1992: Corvette gets the Gen II LT1 350 engine
The 1992 Corvettes got the Gen II LT1 350 engine, which featured reverse-flow cooling, aggressive cam timing, multipoint fuel injection and some other features that helped it produce a whopping 300 horsepower. This was the highest horsepower ever reached by a production small-block engine in the company's history. The Gen II had several features that were unique to this model year including a front timing cover, intake manifold and gaskets, head gaskets, front-mounted distributor and water pumps, upper camshaft timing sprocket, etc.
1993: Fourth generation of Camaro Z28s released
In 1993, the fourth generation of Camaro Z28s were released as well as the Firebird Trans Am with the Gen II LT1. The F-body LT1 could produce 275 horsepower.
1994: Iron-head Gen II LT1 for full-sized performance
This year, performance was increased once again for full-sized vehicles with the help of standard Gen II LT1 equipment for the Impala SS. This was also optional for the Caprice. It had 260 horsepower and would operate similar to the big-block engines of the 1960s. The speed-density system was replaced with MAF, or mass airflow, this year as well. Both fuel efficiency and the throttle response were improved this year by adding sequential fuel injection on the 5.7L Gen II engines.
1995: New exhaust system for California buyers
In California, the 1995 LT1 F-body got a 10-horsepower increase with dual catalytic converters, with a total of 285 horsepower. This exhaust system later became standard in all 50 states.

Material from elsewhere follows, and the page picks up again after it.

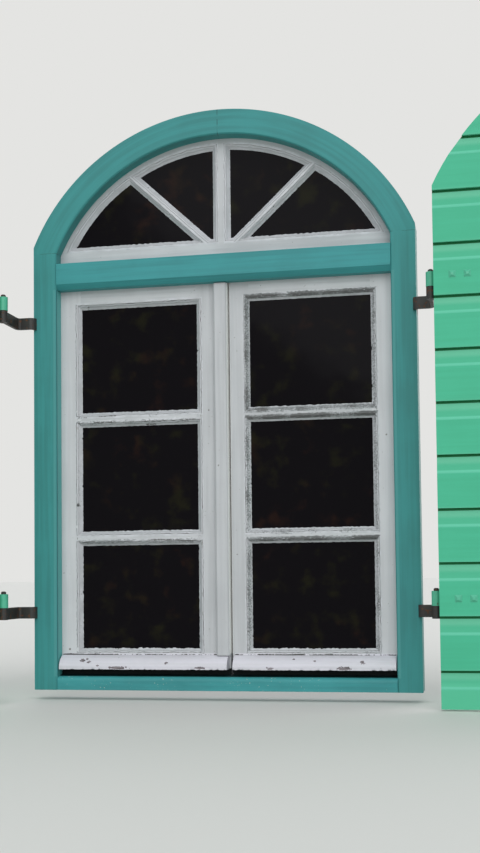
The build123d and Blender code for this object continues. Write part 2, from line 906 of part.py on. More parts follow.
openings = fan_panes()
fan_cutter = glazing_cutter(openings, stop_y)
centre_outline, slant_outline = fan_bars()
right_rim = fan_piece(fan_half_rim(), fan_cutter)
right_slant = fan_piece(slant_outline, fan_cutter)
write(fan_piece(fan_rail_outline(), fan_cutter), "fanlight_bottom_rail")
write(right_rim, "fanlight_rim_right")
write(mirrored(right_rim), "fanlight_rim_left")
write(fan_piece(centre_outline, fan_cutter), "fanlight_centre_bar")
write(right_slant, "fanlight_right_bar")
write(mirrored(right_slant), "fanlight_left_bar")
write_group(glass(openings, stop_y), "fanlight_glass")
write_group(putty(openings, stop_y), "fanlight_putty")

# Write the casements

casement(-leaf_x, meeting_edge, "left")
casement(leaf_x, right_edge, "right")
write(drip_board(-clear_x + drip_side, meeting_edge - drip_meet), "left_drip_board")
write(drip_board(right_edge + drip_meet, clear_x - drip_side), "right_drip_board")
write(meeting_strip(), "meeting_strip")

hinge_zs = (leaf_z0 + hinge_inset, leaf_z1 - hinge_inset)
frame_flaps = [hinge_flap(z, 1, (0, 2)) for z in hinge_zs]
leaf_flaps = [hinge_flap(z, -1, (1,)) for z in hinge_zs]
pins = [hinge_pin(z) for z in hinge_zs]
write_group(frame_flaps + [mirrored(flap) for flap in frame_flaps], "casement_hinge_frame_flaps")
write_group(pins + [mirrored(pin) for pin in pins], "casement_hinge_pins")
write_group(leaf_flaps, "right_hinge_flaps")
write_group([mirrored(flap) for flap in leaf_flaps], "left_hinge_flaps")

write(catch_plate(), "catch_plate")
write(catch_lever(), "catch_lever")
write(catch_keeper(), "catch_keeper")

# Write the shutters and their ironwork

boards = shutter_boards()
hinge_batten = shutter_batten(shutter_x0 + batten_inset)
far_batten = shutter_batten(shutter_x0 + shutter_w - batten_inset - batten_w)
rivets = [strap_rivet(x, z) for x, z in rivet_places()]
straps = [strap(z) for z in strap_zs]
pintles = [pintle(z) for z in strap_zs]
nails = [pintle_nail(y, z) for y, z in nail_places()]

write_group(boards, "right_shutter_boards")
write_group([mirrored(board) for board in boards], "left_shutter_boards")
write(hinge_batten, "right_shutter_hinge_batten")
write(mirrored(hinge_batten), "left_shutter_hinge_batten")
write(far_batten, "right_shutter_meeting_batten")
write(mirrored(far_batten), "left_shutter_meeting_batten")
write_group(rivets, "right_shutter_rivets")
write_group([mirrored(rivet) for rivet in rivets], "left_shutter_rivets")
for level, iron, hook in zip(("lower", "upper"), straps, pintles):
    write(iron, f"right_{level}_strap")
    write(mirrored(iron), f"left_{level}_strap")
    write(hook, f"right_{level}_pintle")
    write(mirrored(hook), f"left_{level}_pintle")
write_group(nails + [mirrored(nail) for nail in nails], "pintle_nails")
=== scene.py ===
# %% [markdown]
# # An arched window with boarded shutters
# The window is joinery: a teal frame, two white casements with old putty round their panes, a fixed
# fanlight, and a pair of green shutters on strap hinges. The solids come ready made and stay as they
# are. This script gives them paint, glass and iron, and adds what a joiner's drawing leaves out:
# hand-pressed putty, worn drip boards, a worn sill and screws.

# %% Load the frame
from math import cos, pi, radians, sin

import bmesh
import bpy
import numpy as np
from mathutils import Matrix, Vector


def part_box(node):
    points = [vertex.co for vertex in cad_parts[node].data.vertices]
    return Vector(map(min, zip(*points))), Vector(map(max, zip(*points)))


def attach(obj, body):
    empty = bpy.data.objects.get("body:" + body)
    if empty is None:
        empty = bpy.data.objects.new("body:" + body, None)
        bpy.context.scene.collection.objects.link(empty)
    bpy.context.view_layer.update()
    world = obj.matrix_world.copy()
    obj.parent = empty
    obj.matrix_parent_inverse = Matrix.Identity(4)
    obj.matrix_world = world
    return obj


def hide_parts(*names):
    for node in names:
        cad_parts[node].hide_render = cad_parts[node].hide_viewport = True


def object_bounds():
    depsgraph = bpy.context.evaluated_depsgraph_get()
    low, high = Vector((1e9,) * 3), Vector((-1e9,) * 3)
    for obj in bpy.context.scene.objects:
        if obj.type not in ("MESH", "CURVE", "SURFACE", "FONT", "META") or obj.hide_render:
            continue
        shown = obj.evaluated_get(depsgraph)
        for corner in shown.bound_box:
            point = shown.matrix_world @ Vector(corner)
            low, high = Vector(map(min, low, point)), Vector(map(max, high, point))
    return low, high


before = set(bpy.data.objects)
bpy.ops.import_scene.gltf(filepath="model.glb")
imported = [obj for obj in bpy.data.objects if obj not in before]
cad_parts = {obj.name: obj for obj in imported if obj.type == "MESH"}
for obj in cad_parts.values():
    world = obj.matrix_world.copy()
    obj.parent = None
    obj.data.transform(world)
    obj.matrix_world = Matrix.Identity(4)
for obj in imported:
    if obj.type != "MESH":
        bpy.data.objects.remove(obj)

cad_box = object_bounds()
MM = 0.001
print("CAD nodes:", len(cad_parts))

# %% [markdown]
# ## Levels and edges of the joinery
# Every new piece is fitted to the solids, so its places are read from their boxes where a box says
# them, and written once here where it doesn't.

# %% Levels and edges
leaf_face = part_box("left_hinge_stile")[0].y      # outside face of the casements
fan_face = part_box("fanlight_centre_bar")[0].y    # outside face of the fanlight
SIGHT_IN = 0.070                                 # centre line to the glass of either leaf, in metres
SIGHT_OUT = 0.383                                # centre line to the glass's far edge
JAMB_INNER = 0.438                               # where the sill's stop and the transom butt the jambs
PANE_LEVELS = ((0.105, 0.373), (0.411, 0.686), (0.724, 1.000))
FAN_FOOT = 1.168                                 # fanlight's glass over its bottom rail
FAN_ARCH_Z = 0.9482                              # centre of the arch
FAN_R = 0.4538                                   # glass of the fanlight to that centre
FAN_BAR_FOOT = 1.120                             # where the slanting bars' middle lines meet
FAN_BAR_ANGLE = radians(43)
FAN_BAR_HALF = 0.015                             # half widths of the slanting and the upright bar
FAN_CENTRE_HALF = 0.023
print("casement face", round(leaf_face, 4), "fanlight face", round(fan_face, 4))

# %% [markdown]
# ## The camera
# The view is straight on from outside, a little from the right and below the middle of the window,
# as from a hand-held camera. Its place and its turns were worked out from the corners of the
# panes, so the camera's axes are built from yaw, pitch and roll instead of being aimed by hand. The
# upright timbers hardly lean, though the camera looks up at them, so part of the tilt is a lens shift.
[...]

1996: LT4 for Corvettes; Vortec cylinder head for trucks and vans
In 1996, the LT4 was released as an upgraded option for Corvettes. It could produce 330 horsepower and had a compression ratio of 10.8:1. It also featured raised intake runners, hotter cam timing, increased port volume and Crane roller rockers (1.6:1). For vans and pickups, the Vortec cylinder head was added.
1997: New Corvette engine
For this year's Corvette, the Gen III LS1 replaced all other Gen II applications. It has an all-aluminum design. The Camaros and Firebirds kept the Gen II 350 one final year, and could produce 285 horsepower with the standard engine or 305 horsepower with a SS/Ram Air package.